### Aim of the exercise
Show every line where "bodies" occurs.

### Stored records

#####

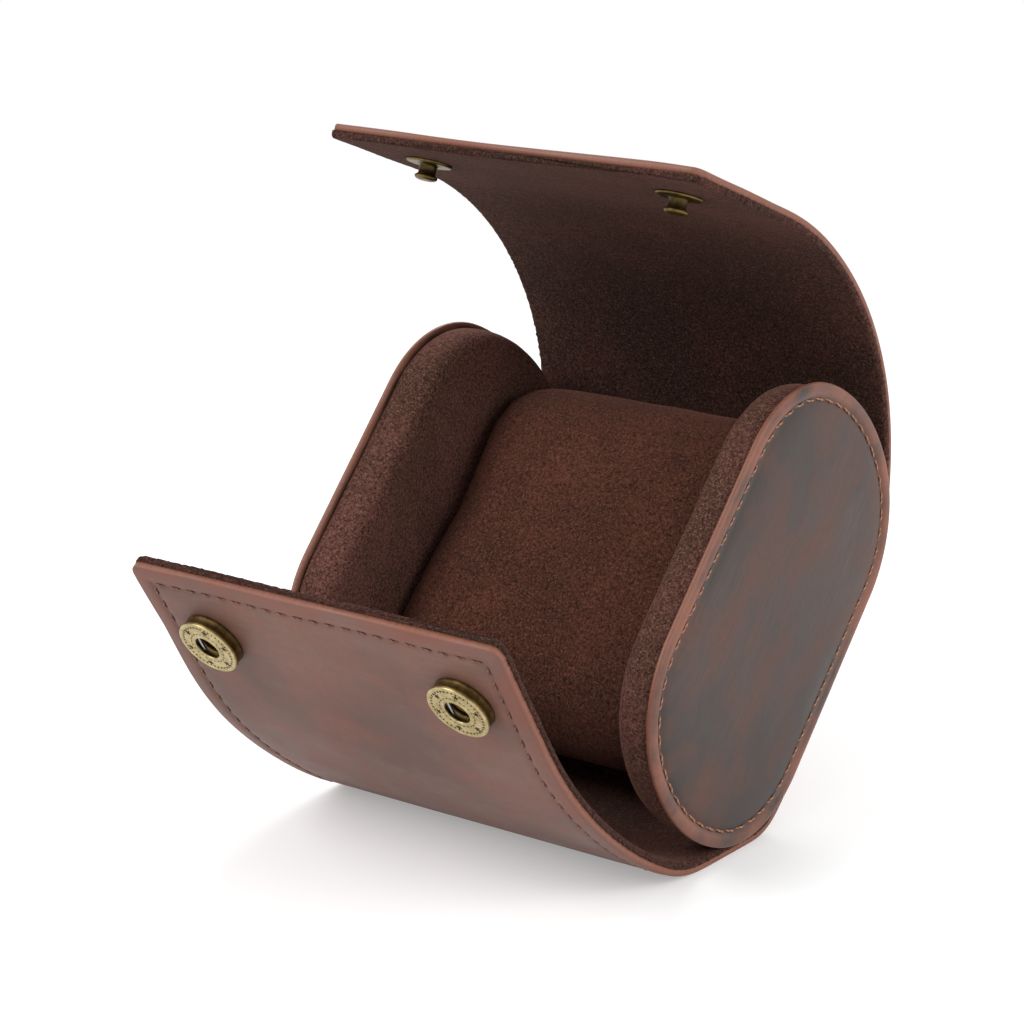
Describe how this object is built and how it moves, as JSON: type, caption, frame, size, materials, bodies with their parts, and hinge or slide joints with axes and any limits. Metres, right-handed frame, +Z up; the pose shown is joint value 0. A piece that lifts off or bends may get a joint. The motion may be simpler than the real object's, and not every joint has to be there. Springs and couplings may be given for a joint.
{
  "type": "watch travel case",
  "caption": "Travel case for a wrist watch: a stiff leather wrap with suede lining round two end caps, open, with a pillow between the caps and snap fasteners on its flaps.",
  "frame": {"origin": "middle of the bounding box's bottom face, on the surface that the case stands on", "axes": "+X across the case from one end cap to the other, +Y towards its back, +Z up"},
  "size_m": [0.0884, 0.1313, 0.1346],
  "materials": {
    "leather": "satin",
    "suede": "matte",
    "thread": "matte",
    "board": "pressed fibre board, matte",
    "foam": "matte",
    "brass": "satin",
    "steel": "satin"
  },
  "bodies": {
    "case": {"wrap_leather": "leather", "wrap_lining": "suede", "wrap_stitching": "thread", "cap_leather_left": "leather", "cap_board_left": "board", "cap_suede_left": "suede", "cap_stitching_left": "thread", "cap_leather_right": "leather", "cap_board_right": "board", "cap_suede_right": "suede", "cap_stitching_right": "thread", "top_leather_1": "leather", "top_lining_1": "suede", "top_stitching_1": "thread"},
    "top_part_2": {"top_leather_2": "leather", "top_lining_2": "suede", "top_stitching_2": "thread"},
    "top_part_3": {"top_leather_3": "leather", "top_lining_3": "suede", "top_stitching_3": "thread"},
    "top_part_4": {"top_leather_4": "leather", "top_lining_4": "suede", "top_stitching_4": "thread"},
    "top_part_5": {"top_leather_5": "leather", "top_lining_5": "suede", "top_stitching_5": "thread"},
    "top_end": {"top_leather_end": "leather", "top_lining_end": "suede", "top_stitching_end": "thread", "snap_studs": "brass", "stud_caps": "brass"},
    "front_part_1": {"front_leather_1": "leather", "front_lining_1": "suede", "front_stitching_1": "thread"},
    "front_part_2": {"front_leather_2": "leather", "front_lining_2": "suede", "front_stitching_2": "thread"},
    "front_part_3": {"front_leather_3": "leather", "front_lining_3": "suede", "front_stitching_3": "thread"},
    "front_part_4": {"front_leather_4": "leather", "front_lining_4": "suede", "front_stitching_4": "thread"},
    "front_part_5": {"front_leather_5": "leather", "front_lining_5": "suede", "front_stitching_5": "thread"},
    "front_end": {"front_leather_end": "leather", "front_lining_end": "suede", "front_stitching_end": "thread", "snap_sockets": "brass", "socket_springs": "steel", "socket_rivets": "brass"},
    "pillow": {"pillow_cover": "suede", "pillow_foam": "foam"}
  },
  "joints": [
    {"name": "top_bend_2", "type": "hinge", "parent": "case", "child": "top_part_2", "pos_m": [0, 0.0625, 0.06979], "axis": [1, 0, 0], "range_deg": [0, 33.26], "stiffness_Nm_per_rad": 1.2, "springref_deg": -1.15},
    {"name": "top_bend_3", "type": "hinge", "parent": "top_part_2", "child": "top_part_3", "pos_m": [0, 0.05838, 0.0862], "axis": [1, 0, 0], "range_deg": [0, 2.88]},
    {"name": "top_bend_4", "type": "hinge", "parent": "top_part_3", "child": "top_part_4", "pos_m": [0, 0.0495, 0.10063], "axis": [1, 0, 0], "range_deg": [0, 15.41]},
    {"name": "top_bend_5", "type": "hinge", "parent": "top_part_4", "child": "top_part_5", "pos_m": [0, 0.03718, 0.11228], "axis": [1, 0, 0], "range_deg": [0, 2.57]},
    {"name": "top_bend_6", "type": "hinge", "parent": "top_part_5", "child": "top_end", "pos_m": [0, 0.02234, 0.12048], "axis": [1, 0, 0], "range_deg": [0, 15.2]},
    {"name": "front_bend_1", "type": "hinge", "parent": "case", "child": "front_part_1", "pos_m": [0, -0.00055, 0.0028], "axis": [-1, 0, 0], "range_deg": [0, 20.38], "stiffness_Nm_per_rad": 4},
    {"name": "front_bend_2", "type": "hinge", "parent": "front_part_1", "child": "front_part_2", "pos_m": [0, -0.01207, 0.00567], "axis": [-1, 0, 0], "range_deg": [0, 3.07]},
    {"name": "front_bend_3", "type": "hinge", "parent": "front_part_2", "child": "front_part_3", "pos_m": [0, -0.0223, 0.01194], "axis": [-1, 0, 0], "range_deg": [0, 8.74]},
    {"name": "front_bend_4", "type": "hinge", "parent": "front_part_3", "child": "front_part_4", "pos_m": [0, -0.03175, 0.01932], "axis": [-1, 0, 0], "range_deg": [0, 23.41]},
    {"name": "front_bend_5", "type": "hinge", "parent": "front_part_4", "child": "front_part_5", "pos_m": [0, -0.04031, 0.02773], "axis": [-1, 0, 0], "range_deg": [0, 16.33]},
    {"name": "front_bend_6", "type": "hinge", "parent": "front_part_5", "child": "front_end", "pos_m": [0, -0.04752, 0.0373], "axis": [-1, 0, 0], "range_deg": [0, 2.93]},
    {"name": "pillow_slide", "type": "slide", "parent": "case", "child": "pillow", "axis": [0, -0.7385, 0.6743], "range_m": [0, 0.016]}
  ],
  "couplings": [
    {"joint": "top_bend_3", "follows": "top_bend_2", "ratio": 0.0849},
    {"joint": "top_bend_4", "follows": "top_bend_2", "ratio": 0.4615},
    {"joint": "top_bend_5", "follows": "top_bend_2", "ratio": 0.0756},
    {"joint": "top_bend_6", "follows": "top_bend_2", "ratio": 0.4551},
    {"joint": "front_bend_2", "follows": "front_bend_1", "ratio": 0.1475},
    {"joint": "front_bend_3", "follows": "front_bend_1", "ratio": 0.4258},
    {"joint": "front_bend_4", "follows": "front_bend_1", "ratio": 1.1455},
    {"joint": "front_bend_5", "follows": "front_bend_1", "ratio": 0.7984},
    {"joint": "front_bend_6", "follows": "front_bend_1", "ratio": 0.1406}
  ]
}
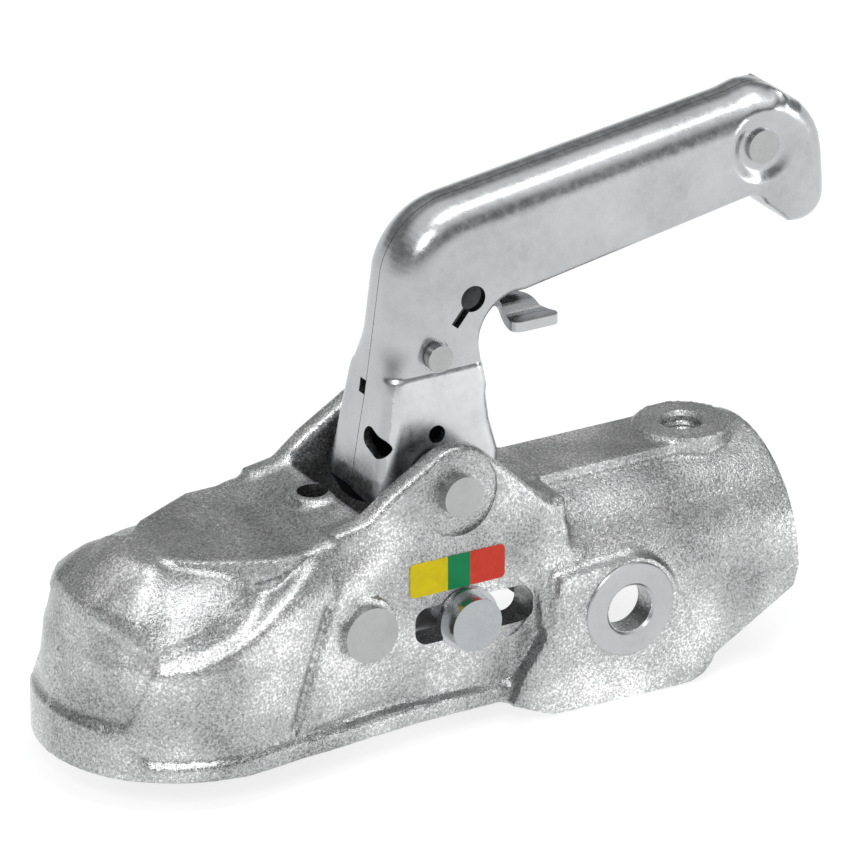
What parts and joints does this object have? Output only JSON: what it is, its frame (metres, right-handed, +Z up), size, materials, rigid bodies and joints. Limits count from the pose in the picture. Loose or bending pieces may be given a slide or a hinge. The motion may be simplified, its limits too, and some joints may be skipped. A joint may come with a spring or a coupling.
{
  "type": "trailer coupling head",
  "caption": "Ball coupling head for a round drawbar: open cast cup and tube seat, swinging jaw, sprung locking pin in side slots, and a cranked hand lever with a release trigger.",
  "frame": {"origin": "centre of the seated towing ball", "axes": "+X from the ball back to the trailer, along the drawbar; +Z up; the lever's finger tab and the indicator strip are on the -Y side"},
  "size_m": [0.266, 0.09, 0.1778],
  "materials": {
    "cast_zinc": "zinc-plated casting, rough",
    "sheet_zinc": "bright zinc-plated pressed sheet",
    "steel": "turned steel",
    "pin_zinc": "yellowish zinc plating",
    "dark_steel": "dark spring steel",
    "label": "printed three-colour film"
  },
  "bodies": {
    "head": {"housing": "cast_zinc", "jaw_pin": "steel", "jaw_circlip": "dark_steel", "lever_pivot_pin": "steel", "pivot_washer_near": "dark_steel", "pivot_washer_far": "dark_steel", "latch_disc": "dark_steel", "spring_seat": "dark_steel", "indicator_label": "label"},
    "lever": {"lever_shell_near": "sheet_zinc", "lever_shell_far": "sheet_zinc", "lever_cam": "steel", "bend_rivet": "steel", "grip_rivet": "steel", "grip_spacer": "dark_steel", "trigger_spring": "dark_steel"},
    "trigger": {"release_trigger": "sheet_zinc"},
    "jaw": {"ball_jaw": "steel"},
    "slide": {"slide_block": "steel", "lock_pin": "pin_zinc", "lock_washer_near": "sheet_zinc", "lock_washer_far": "sheet_zinc", "spring_guide": "steel", "closing_spring": "dark_steel"}
  },
  "joints": [
    {"name": "lever_open", "type": "hinge", "parent": "head", "child": "lever", "pos_m": [0.08, 0, 0.056], "axis": [0, -1, 0], "range_deg": [0, 55], "stiffness_Nm_per_rad": 0.6, "springref_deg": -34.38},
    {"name": "trigger_squeeze", "type": "hinge", "parent": "lever", "child": "trigger", "pos_m": [0.0817, 0, 0.0945], "axis": [0, -1, 0], "range_deg": [0, 6], "stiffness_Nm_per_rad": 1, "springref_deg": -11.46},
    {"name": "jaw_swing", "type": "hinge", "parent": "head", "child": "jaw", "pos_m": [0.0452, 0, 0.0205], "axis": [0, -1, 0], "range_deg": [0, 12.1]},
    {"name": "lock_slide", "type": "slide", "parent": "head", "child": "slide", "axis": [1, 0, 0], "range_m": [0, 0.0121], "deforming": ["closing_spring"]}
  ],
  "couplings": [
    {"joint": "jaw_swing", "follows": "lever_open", "ratio": 0.21818},
    {"joint": "lock_slide", "follows": "lever_open", "m_per_rad": 0.012501}
  ]
}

#####

### The solution
Describe how this object is built and how it moves, as JSON: type, caption, frame, size, materials, bodies with their parts, and hinge or slide joints with axes and any limits. Metres, right-handed frame, +Z up; the pose shown is joint value 0. A piece that lifts off or bends may get a joint. The motion may be simpler than the real object's, and not every joint has to be there. Springs and couplings may be given for a joint.
  "bodies": {
What parts and joints does this object have? Output only JSON: what it is, its frame (metres, right-handed, +Z up), size, materials, rigid bodies and joints. Limits count from the pose in the picture. Loose or bending pieces may be given a slide or a hinge. The motion may be simplified, its limits too, and some joints may be skipped. A joint may come with a spring or a coupling.
  "bodies": {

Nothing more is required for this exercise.